Why are Dirichlet eigenfunctions real-analytic?

Question

Consider the eigenvalue problem $\Delta u + \lambda u = 0$ on some bounded domain $\Omega \subset \Bbb R^d$ with smooth boundary, with Dirichlet data $u|_{\partial\Omega} =0$. It is known that solutions $u$ are real-analytic inside $\Omega$.

This is supposed to be a simple fact, but I couldn't find a reference/proof that shows this (that I could understand).
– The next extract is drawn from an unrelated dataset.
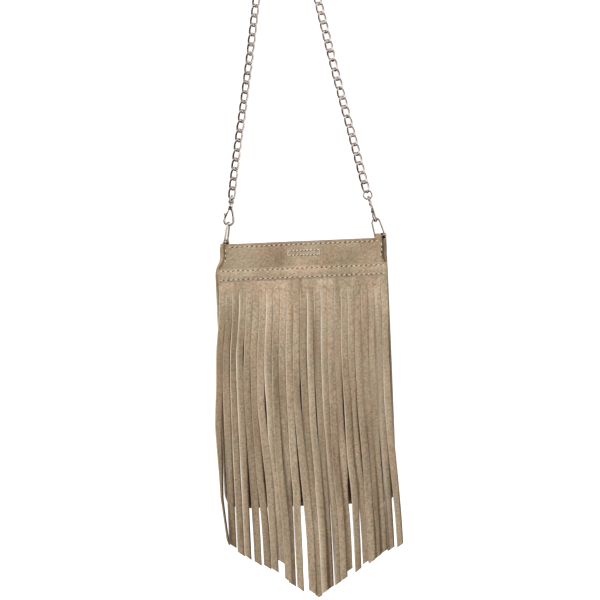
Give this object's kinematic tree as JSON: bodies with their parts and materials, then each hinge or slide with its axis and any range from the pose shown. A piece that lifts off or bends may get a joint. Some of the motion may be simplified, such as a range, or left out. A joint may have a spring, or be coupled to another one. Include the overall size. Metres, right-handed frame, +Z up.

I only found references for more advanced stuff, like quasilinear equations with non-analytic coefficients, etc... Anyway, most references I've read try to generalize, which makes it harder to read - I'm not interested in a more general case.

Why is $u$ real-analytic? Does it follow from the Cauchy-Kowalewsky theorem (and if so, how)? Is there a simple proof of this (only for the above PDE, not in general)?

Answer 1

The statement really is: if $f$ is a distribution on an open subset $\Omega$ of $\mathbb R^n$ and $\Delta f=\lambda f$ then $f$ is real analytic. To prove it:

1: find a distribution $G$ on $\mathbb R^n$ such that $(\Delta-\lambda)G=\delta$. This can be done explicitly via Fourier transform, and the result is a real-analytic function except at $0\in\mathbb R^n$.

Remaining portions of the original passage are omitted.